━━━━━ COLLECTED DATA ━━━━━

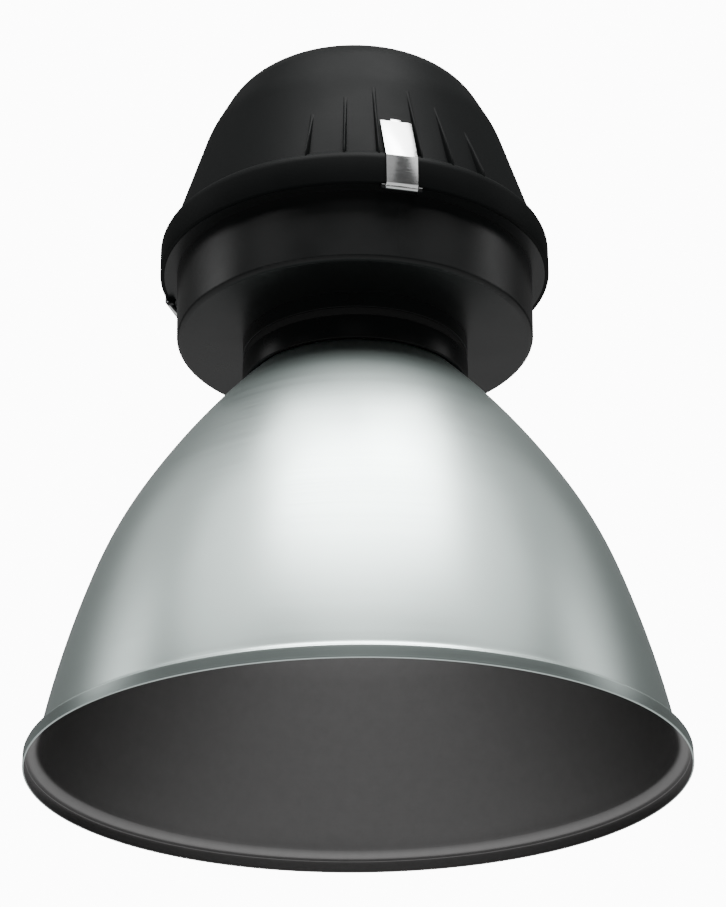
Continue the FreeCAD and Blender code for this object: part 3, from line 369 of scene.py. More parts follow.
def spun_aluminium(name, color, roughness, inside):
    """Satin anodised spun sheet with fine rings from the spinning tool.

    The sheet's inner side, marked by the mesh, has its own untinted colour, darkened as painted shade,
    and is a little mottled.
    """
    material, tree, surface = shader(name, color, 1.0, roughness)
    cloud = object_noise(tree, 22.0, detail=5.0)
    outer = mixed(tree, cloud, [c * 0.95 for c in color], color)
    # Inner colour: a random mottle round a dark tone that is painted shade.
    shaded_mottle = mixed(tree, object_noise(tree, 95.0, detail=4.0, rough=0.7),
                    [c * 0.9 for c in inside], [c * 1.06 for c in inside])
    inward = node(tree, "ShaderNodeAttribute", attribute_name="inward")
    coat = mixed(tree, inward.outputs["Fac"], outer, shaded_mottle)
    tree.links.new(coat, surface.inputs["Base Color"])
    coords = node(tree, "ShaderNodeUVMap")
    mapping = node(tree, "ShaderNodeMapping")
    mapping.inputs["Scale"].default_value = (1.5, 1400.0, 1.0)
    rings = node(tree, "ShaderNodeTexNoise", noise_dimensions="2D", in__Scale=1.0, in__Detail=2.0)
    tree.links.new(coords.outputs["UV"], mapping.inputs["Vector"])
    tree.links.new(mapping.outputs["Vector"], rings.inputs["Vector"])
    tree.links.new(spread(tree, rings.outputs["Fac"], roughness - 0.03, roughness + 0.03),
                   surface.inputs["Roughness"])
    bumped(tree, surface, rings.outputs["Fac"], 0.00001, 0.25)
    return material


def drawn_metal(name, color, roughness, stretch, grain=300.0, depth=0.00002):
    """Bright metal with lines along one direction, or with an even grain."""
    material, tree, surface = shader(name, color, 1.0, roughness)
    lines = object_noise(tree, grain, detail=3.0, stretch=stretch)
    tinted(tree, surface, lines, [c * 0.9 for c in color], color)
    tree.links.new(spread(tree, lines, roughness - 0.05, roughness + 0.07), surface.inputs["Roughness"])
    bumped(tree, surface, lines, depth, 0.6)
    return material


def moulded(name, color, roughness, grain=500.0):
    """Moulded plastic, rubber or resin with a fine texture."""
    material, tree, surface = shader(name, color, 0.0, roughness)
    skin = object_noise(tree, grain, detail=2.0)
    drift = object_noise(tree, 25.0, detail=3.0)
    tinted(tree, surface, drift, [c * 0.88 for c in color], color)
    tree.links.new(spread(tree, drift, roughness - 0.04, roughness + 0.06), surface.inputs["Roughness"])
    bumped(tree, surface, skin, 0.00003, 0.7)
    return material


def glazed(name, color):
    """Porcelain or opal glass under a clear gloss."""
    material, tree, surface = shader(name, color, 0.0, 0.35)
    surface.inputs["Coat Weight"].default_value = 0.8
    surface.inputs["Coat Roughness"].default_value = 0.06
    surface.inputs["Subsurface Weight"].default_value = 0.08
    surface.inputs["Subsurface Radius"].default_value = (0.004, 0.003, 0.002)
    clouds = object_noise(tree, 40.0, detail=2.0)
    tinted(tree, surface, clouds, [c * 0.95 for c in color], color)
    bumped(tree, surface, object_noise(tree, 120.0, detail=1.0), 0.00004, 0.3)
    return material


def stacked_sheets(name, color):
    """Varnished core of thin sheets on edge."""
    material, tree, surface = shader(name, color, 0.3, 0.5)
    coords = node(tree, "ShaderNodeTexCoord")
    wave = node(tree, "ShaderNodeTexWave", wave_type="BANDS", bands_direction="X")
    wave.inputs["Scale"].default_value = 320.0
    tree.links.new(coords.outputs["Object"], wave.inputs["Vector"])
    tinted(tree, surface, wave.outputs["Fac"], [c * 0.5 for c in color], color)
    bumped(tree, surface, wave.outputs["Fac"], 0.0001)
    return material


def wound_coil(name, color):
    """Wound wire under resin."""
    material, tree, surface = shader(name, color, 0.0, 0.3)
    surface.inputs["Coat Weight"].default_value = 0.5
    coords = node(tree, "ShaderNodeTexCoord")
    wave = node(tree, "ShaderNodeTexWave", wave_type="BANDS", bands_direction="Z")
    wave.inputs["Scale"].default_value = 260.0
    wave.inputs["Distortion"].default_value = 0.6
    tree.links.new(coords.outputs["Object"], wave.inputs["Vector"])
    tinted(tree, surface, wave.outputs["Fac"], [c * 0.45 for c in color], color)
    bumped(tree, surface, wave.outputs["Fac"], 0.0003)
    return material


def finishes(colors):
    """Every finish of the light by the record's slot name, and the bowl's own coat."""
    black = tuple(colors.powder_black)
    metal = tuple(colors.reflector_metal)
    return {
        "black_cast": powder_black("black_powder_coat", black, colors.coat_roughness, 0.00004, 0.04),
        "bowl": powder_black("black_bowl_coat", black, 0.32, 0.00002, 0.3),
        "black_neck": powder_black("black_satin_paint", black, 0.3, 0.00001, 0.16),
        # The reflector's inside colour is darkened as painted shade.
        "spun_aluminium": spun_aluminium("spun_aluminium", metal, colors.reflector_roughness,
                                         tuple(colors.reflector_shaded_inside)),
        "clip_steel": drawn_metal(
            "bright_spring_steel", tuple(colors.clip_metal), 0.16, (0.3, 0.3, 3.0)),
        "zinc_steel": drawn_metal(
            "zinc_plate", (0.62, 0.64, 0.66), 0.34, (1.0, 1.0, 1.0), 90.0, 0.00001),
        "black_rubber": moulded("black_rubber", (0.004, 0.004, 0.004), 0.8, 700.0),
        "porcelain": glazed("glazed_porcelain", (0.8, 0.79, 0.74)),
        "brass": drawn_metal("turned_brass", (0.72, 0.53, 0.24), 0.3, (1.0, 1.0, 8.0)),
        "bulb_glass": glazed("opal_glass", (0.86, 0.86, 0.84)),
        "core_steel": stacked_sheets("core_sheets", (0.07, 0.065, 0.06)),
        "coil_resin": wound_coil("coil_under_resin", (0.32, 0.1, 0.035)),
        "can_aluminium": drawn_metal("drawn_can", (0.76, 0.77, 0.78), 0.36, (1.0, 1.0, 0.1)),
        "ignitor_plastic": moulded("pale_grey_case", (0.5, 0.5, 0.48), 0.5),
        "terminal_plastic": moulded("terminal_plastic", (0.72, 0.7, 0.62), 0.4),
        "gland_plastic": moulded("black_nylon", (0.014, 0.014, 0.015), 0.5),
        "eye_steel": drawn_metal(
            "forged_zinc_plate", (0.6, 0.61, 0.62), 0.4, (1.0, 1.0, 1.0), 160.0, 0.00006),
    }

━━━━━

EXERCISE REQUIREMENTS
Using the data above, return each line exactly as written.

ANSWER
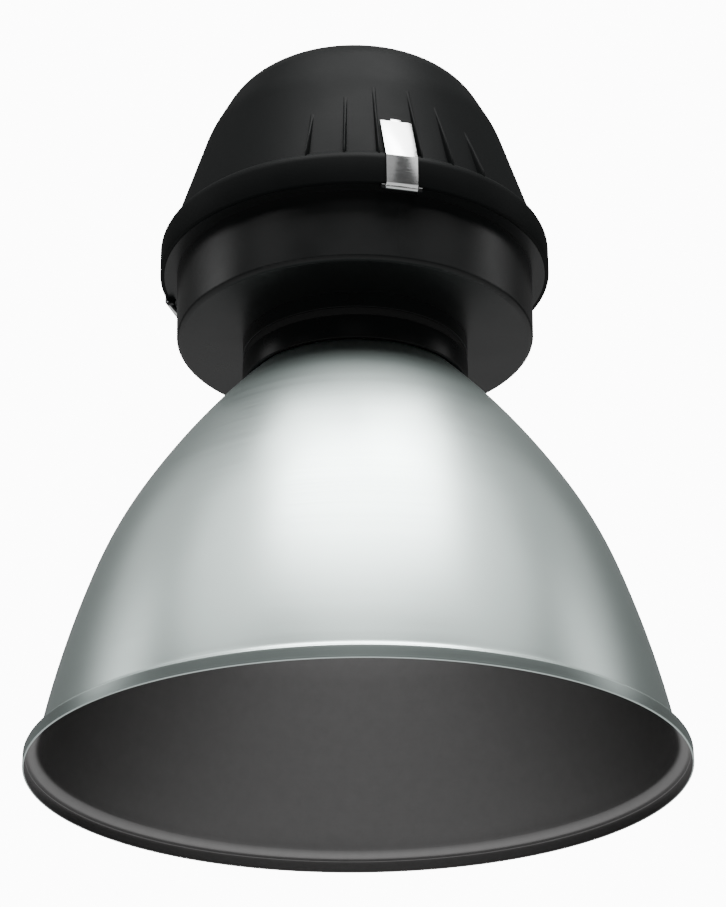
Continue the FreeCAD and Blender code for this object: part 3, from line 369 of scene.py. More parts follow.
def spun_aluminium(name, color, roughness, inside):
    """Satin anodised spun sheet with fine rings from the spinning tool.

    The sheet's inner side, marked by the mesh, has its own untinted colour, darkened as painted shade,
    and is a little mottled.
    """
    material, tree, surface = shader(name, color, 1.0, roughness)
    cloud = object_noise(tree, 22.0, detail=5.0)
    outer = mixed(tree, cloud, [c * 0.95 for c in color], color)
    # Inner colour: a random mottle round a dark tone that is painted shade.
    shaded_mottle = mixed(tree, object_noise(tree, 95.0, detail=4.0, rough=0.7),
                    [c * 0.9 for c in inside], [c * 1.06 for c in inside])
    inward = node(tree, "ShaderNodeAttribute", attribute_name="inward")
    coat = mixed(tree, inward.outputs["Fac"], outer, shaded_mottle)
    tree.links.new(coat, surface.inputs["Base Color"])
    coords = node(tree, "ShaderNodeUVMap")
    mapping = node(tree, "ShaderNodeMapping")
    mapping.inputs["Scale"].default_value = (1.5, 1400.0, 1.0)
    rings = node(tree, "ShaderNodeTexNoise", noise_dimensions="2D", in__Scale=1.0, in__Detail=2.0)
    tree.links.new(coords.outputs["UV"], mapping.inputs["Vector"])
    tree.links.new(mapping.outputs["Vector"], rings.inputs["Vector"])
    tree.links.new(spread(tree, rings.outputs["Fac"], roughness - 0.03, roughness + 0.03),
                   surface.inputs["Roughness"])
    bumped(tree, surface, rings.outputs["Fac"], 0.00001, 0.25)
    return material


def drawn_metal(name, color, roughness, stretch, grain=300.0, depth=0.00002):
    """Bright metal with lines along one direction, or with an even grain."""
    material, tree, surface = shader(name, color, 1.0, roughness)
    lines = object_noise(tree, grain, detail=3.0, stretch=stretch)
    tinted(tree, surface, lines, [c * 0.9 for c in color], color)
    tree.links.new(spread(tree, lines, roughness - 0.05, roughness + 0.07), surface.inputs["Roughness"])
    bumped(tree, surface, lines, depth, 0.6)
    return material


def moulded(name, color, roughness, grain=500.0):
    """Moulded plastic, rubber or resin with a fine texture."""
    material, tree, surface = shader(name, color, 0.0, roughness)
    skin = object_noise(tree, grain, detail=2.0)
    drift = object_noise(tree, 25.0, detail=3.0)
    tinted(tree, surface, drift, [c * 0.88 for c in color], color)
    tree.links.new(spread(tree, drift, roughness - 0.04, roughness + 0.06), surface.inputs["Roughness"])
    bumped(tree, surface, skin, 0.00003, 0.7)
    return material


def glazed(name, color):
    """Porcelain or opal glass under a clear gloss."""
    material, tree, surface = shader(name, color, 0.0, 0.35)
    surface.inputs["Coat Weight"].default_value = 0.8
    surface.inputs["Coat Roughness"].default_value = 0.06
    surface.inputs["Subsurface Weight"].default_value = 0.08
    surface.inputs["Subsurface Radius"].default_value = (0.004, 0.003, 0.002)
    clouds = object_noise(tree, 40.0, detail=2.0)
    tinted(tree, surface, clouds, [c * 0.95 for c in color], color)
    bumped(tree, surface, object_noise(tree, 120.0, detail=1.0), 0.00004, 0.3)
    return material


def stacked_sheets(name, color):
    """Varnished core of thin sheets on edge."""
    material, tree, surface = shader(name, color, 0.3, 0.5)
    coords = node(tree, "ShaderNodeTexCoord")
    wave = node(tree, "ShaderNodeTexWave", wave_type="BANDS", bands_direction="X")
    wave.inputs["Scale"].default_value = 320.0
    tree.links.new(coords.outputs["Object"], wave.inputs["Vector"])
    tinted(tree, surface, wave.outputs["Fac"], [c * 0.5 for c in color], color)
    bumped(tree, surface, wave.outputs["Fac"], 0.0001)
    return material


def wound_coil(name, color):
    """Wound wire under resin."""
    material, tree, surface = shader(name, color, 0.0, 0.3)
    surface.inputs["Coat Weight"].default_value = 0.5
    coords = node(tree, "ShaderNodeTexCoord")
    wave = node(tree, "ShaderNodeTexWave", wave_type="BANDS", bands_direction="Z")
    wave.inputs["Scale"].default_value = 260.0
    wave.inputs["Distortion"].default_value = 0.6
    tree.links.new(coords.outputs["Object"], wave.inputs["Vector"])
    tinted(tree, surface, wave.outputs["Fac"], [c * 0.45 for c in color], color)
    bumped(tree, surface, wave.outputs["Fac"], 0.0003)
    return material


def finishes(colors):
    """Every finish of the light by the record's slot name, and the bowl's own coat."""
    black = tuple(colors.powder_black)
    metal = tuple(colors.reflector_metal)
    return {
        "black_cast": powder_black("black_powder_coat", black, colors.coat_roughness, 0.00004, 0.04),
        "bowl": powder_black("black_bowl_coat", black, 0.32, 0.00002, 0.3),
        "black_neck": powder_black("black_satin_paint", black, 0.3, 0.00001, 0.16),
        # The reflector's inside colour is darkened as painted shade.
        "spun_aluminium": spun_aluminium("spun_aluminium", metal, colors.reflector_roughness,
                                         tuple(colors.reflector_shaded_inside)),
        "clip_steel": drawn_metal(
            "bright_spring_steel", tuple(colors.clip_metal), 0.16, (0.3, 0.3, 3.0)),
        "zinc_steel": drawn_metal(
            "zinc_plate", (0.62, 0.64, 0.66), 0.34, (1.0, 1.0, 1.0), 90.0, 0.00001),
        "black_rubber": moulded("black_rubber", (0.004, 0.004, 0.004), 0.8, 700.0),
        "porcelain": glazed("glazed_porcelain", (0.8, 0.79, 0.74)),
        "brass": drawn_metal("turned_brass", (0.72, 0.53, 0.24), 0.3, (1.0, 1.0, 8.0)),
        "bulb_glass": glazed("opal_glass", (0.86, 0.86, 0.84)),
        "core_steel": stacked_sheets("core_sheets", (0.07, 0.065, 0.06)),
        "coil_resin": wound_coil("coil_under_resin", (0.32, 0.1, 0.035)),
        "can_aluminium": drawn_metal("drawn_can", (0.76, 0.77, 0.78), 0.36, (1.0, 1.0, 0.1)),
        "ignitor_plastic": moulded("pale_grey_case", (0.5, 0.5, 0.48), 0.5),
        "terminal_plastic": moulded("terminal_plastic", (0.72, 0.7, 0.62), 0.4),
        "gland_plastic": moulded("black_nylon", (0.014, 0.014, 0.015), 0.5),
        "eye_steel": drawn_metal(
            "forged_zinc_plate", (0.6, 0.61, 0.62), 0.4, (1.0, 1.0, 1.0), 160.0, 0.00006),
    }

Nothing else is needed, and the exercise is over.